22. What are your plans for the day? Write, answer email, clean house, hit the gym, and then spend the rest of the day at the county fair
24. Ever go to camp? I camped with the girl scouts, but not a "leave your parents and make out with boys from the camp on the other side of the lake" kind of camp, no
25. Were you an honor roll student in school? On rare occasion
26. What do you know about the future? It's coming, ready or not
27. Are you wearing any perfume or cologne? no
28. How is one to classify? First, you must observe. Then, decide what characteristics are most important...
29. Do you have a tan? No. Tans are for people without stuff to do.
30. How old do you want to be when you have kids? I was not quite 24...

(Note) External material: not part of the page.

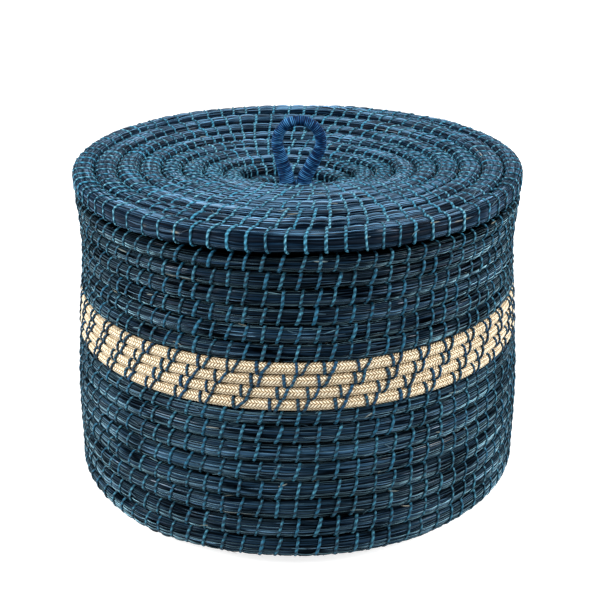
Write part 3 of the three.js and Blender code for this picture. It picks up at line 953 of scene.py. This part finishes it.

31. Last person who made you cry? Me
I got this meme from Carol, who is making me a replacement charm bracelet for the one that got lost in the mail. Feel free to adopt the meme as your own. They are pointless and stupid, but I enjoy them.
Thursday, September 20, 2007
"Put away your LARP boffers."
Hubby, of course, refuses to say it. "LARP Boffer" is one of those things that the boys have started saying, that Hubby is ignoring to the best of his ability. Like when Son #2 says "Indeed", or "Verily".
I, however, come from geekier stock. I can take it.